Given request »
Begin with the first line of the listing and quote every line through the one containing "# of the pin."; give only those lines.

Given data »
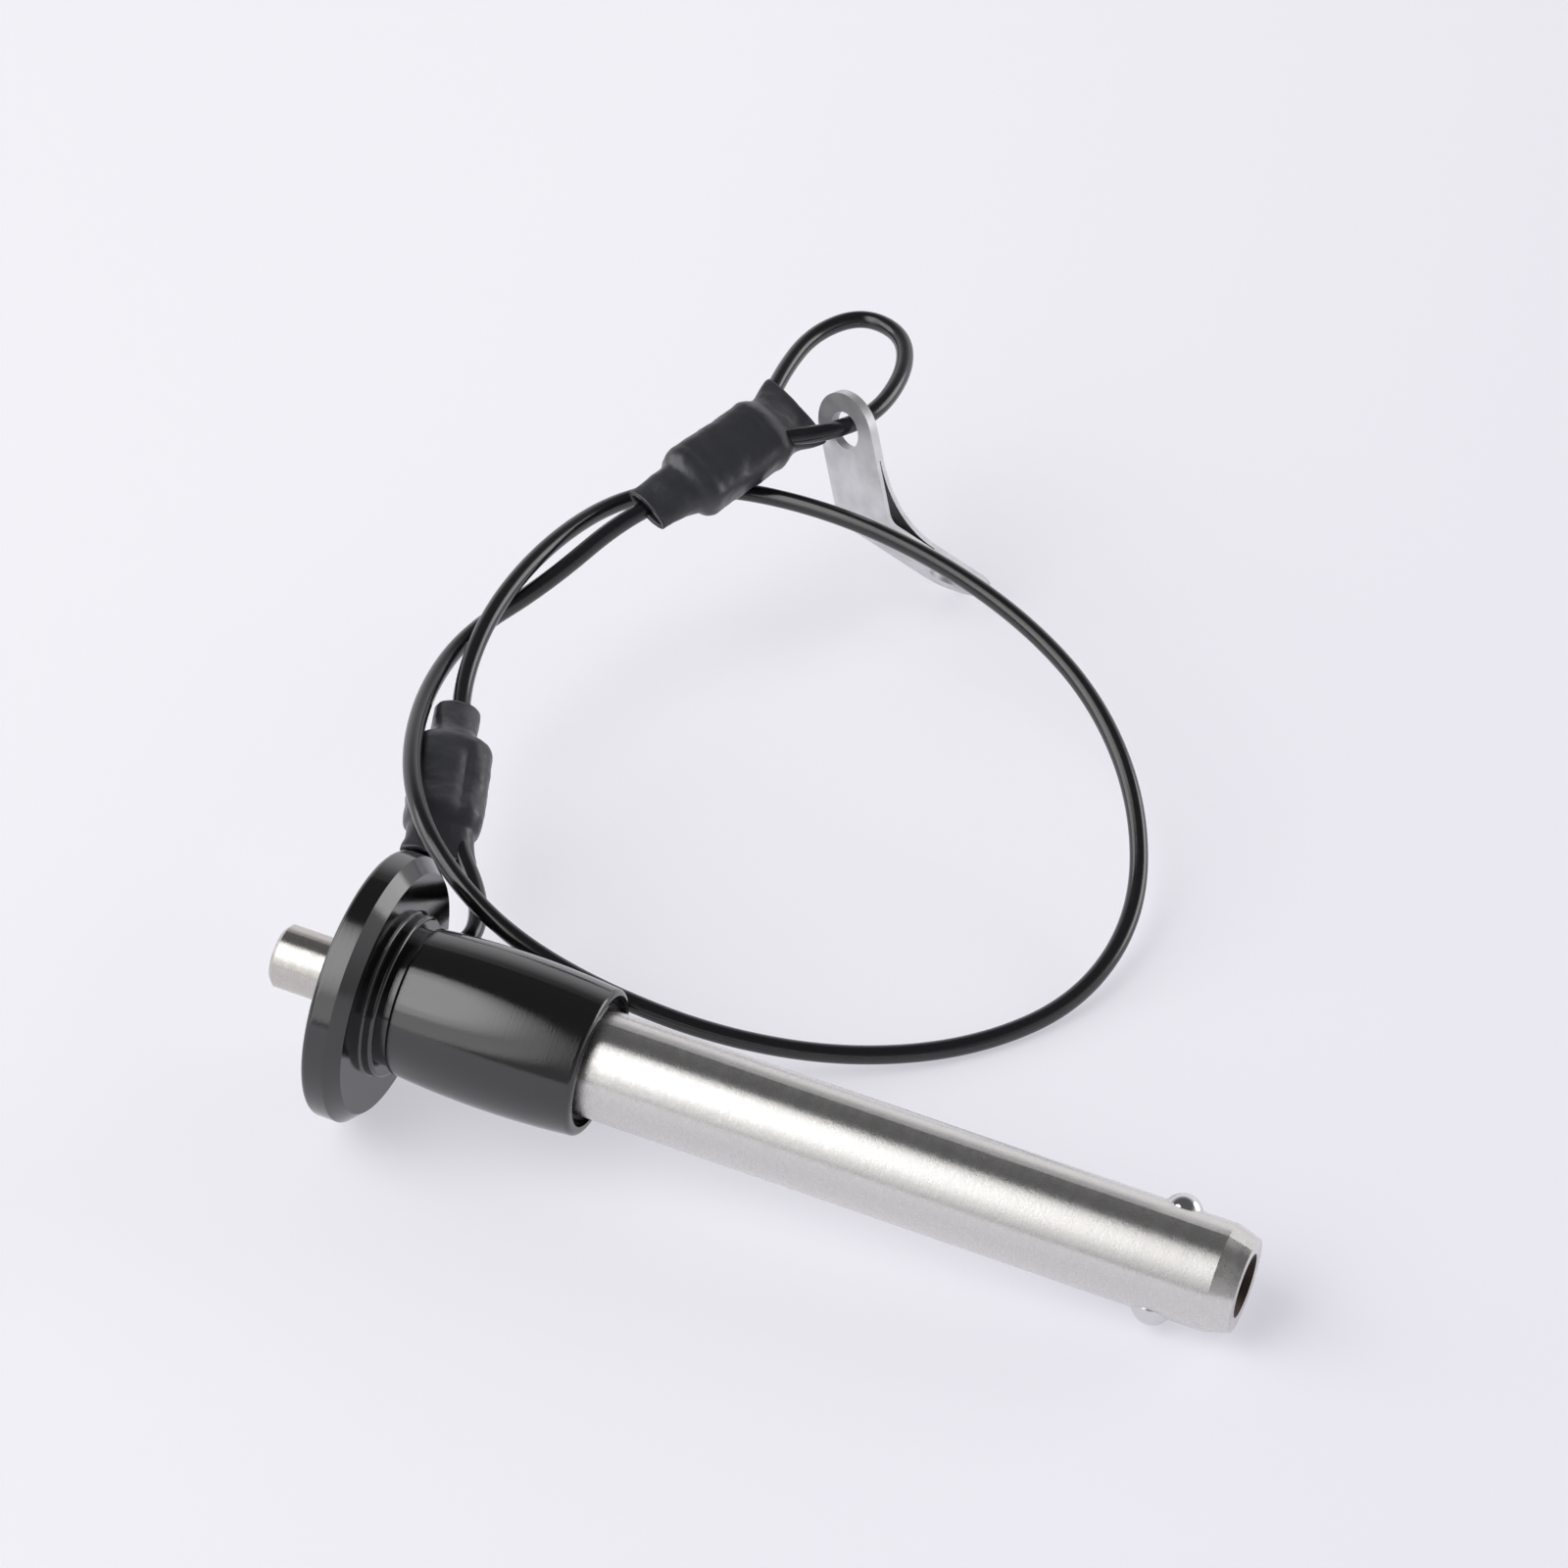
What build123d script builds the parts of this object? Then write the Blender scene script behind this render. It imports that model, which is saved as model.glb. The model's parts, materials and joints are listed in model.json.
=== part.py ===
from build123d import *
import math
import os

# Ball lock pin with a push button, and its wire lanyard. Millimetres, +Z up.
#
# The pin lies as it comes to rest on a level surface at z = 0: on the rim of its flange and on the
# edge of its tip, so that its axis slopes down a little towards +X. The origin is below the middle
# of the pin. Along the axis, stations are counted from the front face of the flange, towards the tip.

# ---- driving dimensions: handle ----------------------------------------------------------------
flange_dia = 25.4
flange_thickness = 3.5
flange_front_chamfer = 1.2
flange_back_round = 0.6
flange_fillet = 0.25  # foot of the hub on the flange
hub_dia = 15.4
hub_height = 1.2
hub_edge_round = 0.35
barrel_rear_dia = 13.9
neck_depth = 0.45  # below the barrel's rear edge
neck_length = 0.9
barrel_crown_dia = 14.8
barrel_front_dia = 13.8
barrel_crown_at = 0.5  # share of the barrel's length
barrel_front_round = 0.5
handle_front = 20.2  # station of the barrel's front end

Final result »
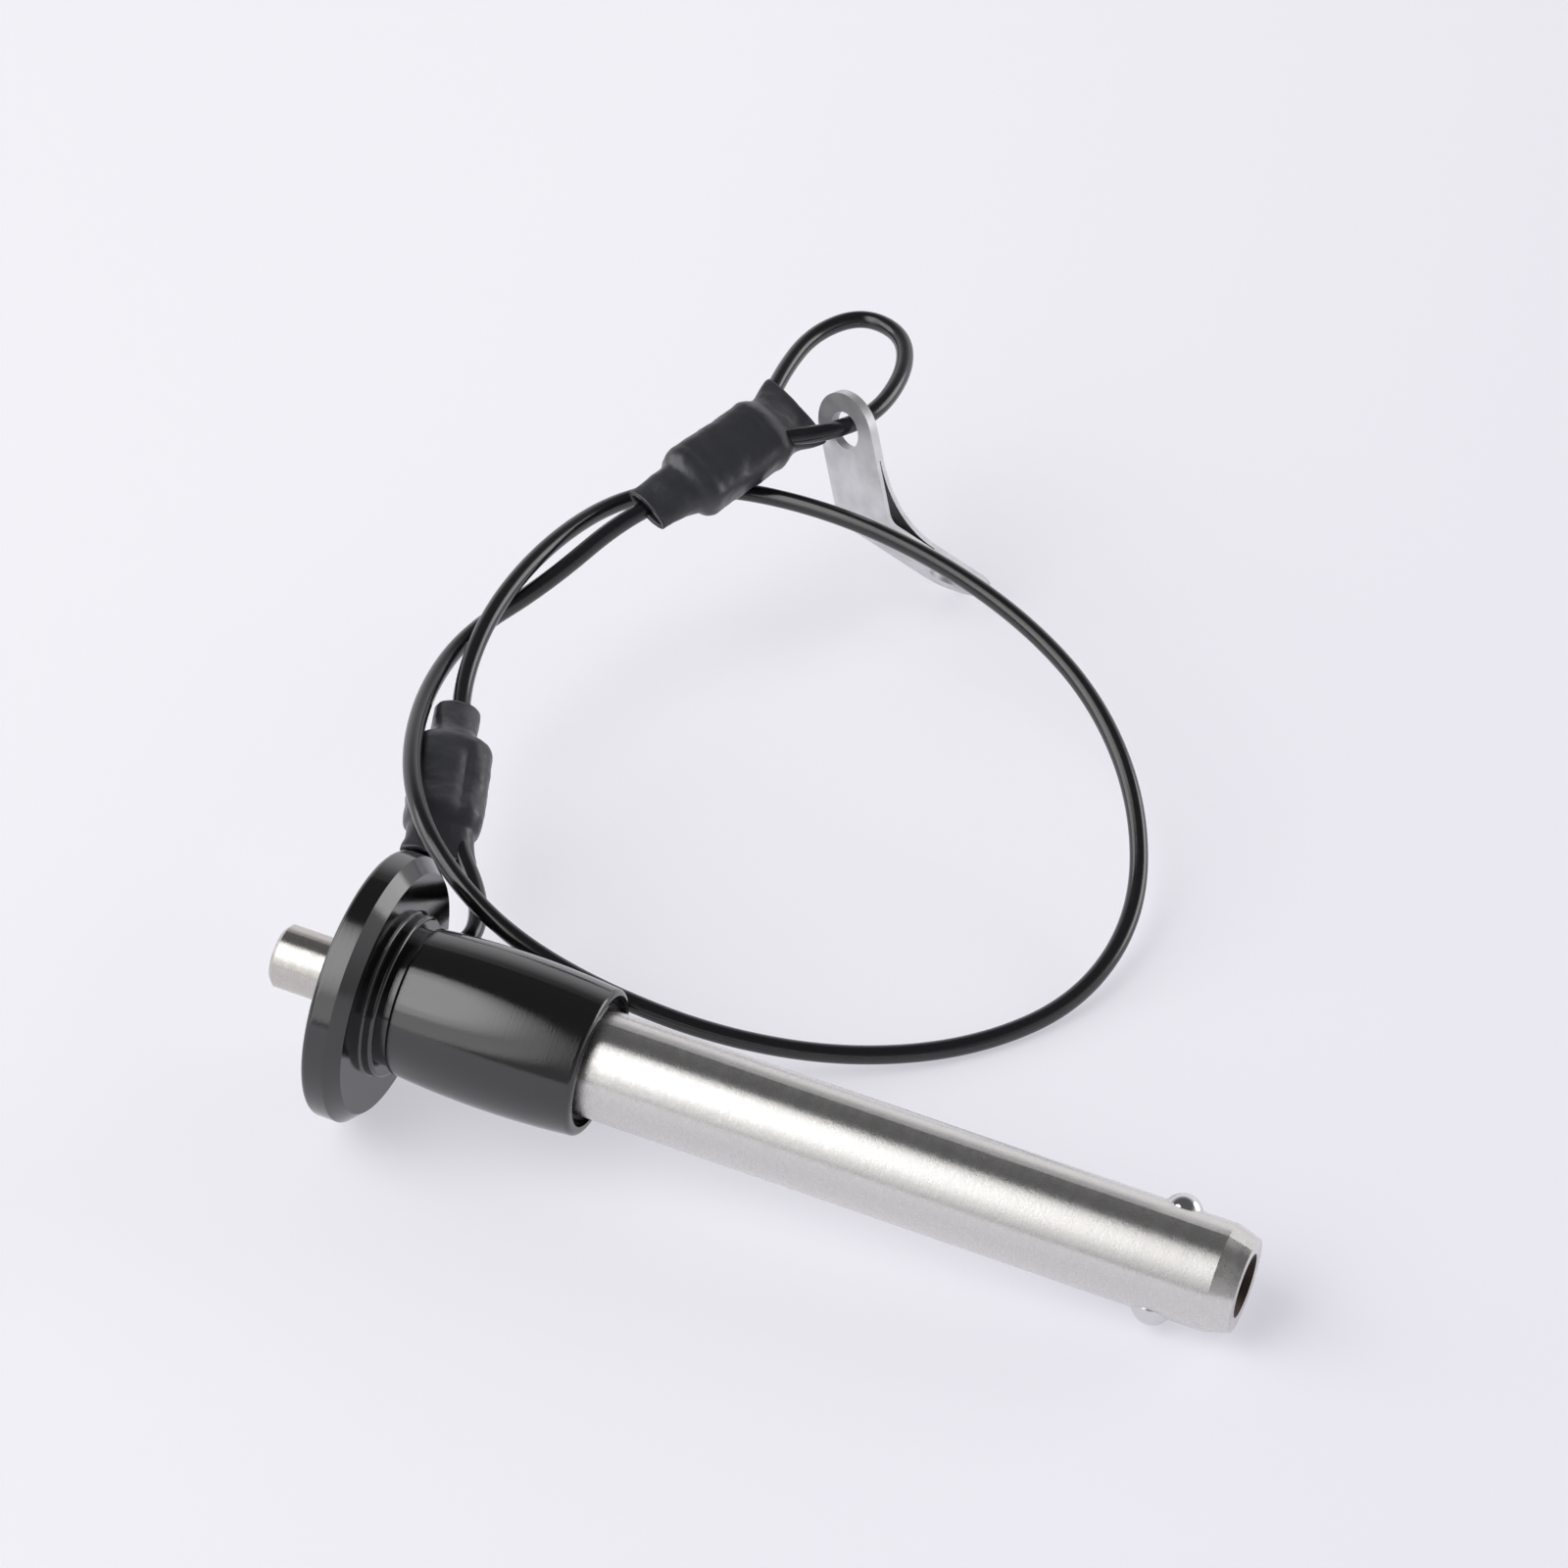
What build123d script builds the parts of this object? Then write the Blender scene script behind this render. It imports that model, which is saved as model.glb. The model's parts, materials and joints are listed in model.json.
=== part.py ===
from build123d import *
import math
import os

# Ball lock pin with a push button, and its wire lanyard. Millimetres, +Z up.
#
# The pin lies as it comes to rest on a level surface at z = 0: on the rim of its flange and on the
# edge of its tip, so that its axis slopes down a little towards +X. The origin is below the middle
# of the pin. Along the axis, stations are counted from the front face of the flange, towards the tip.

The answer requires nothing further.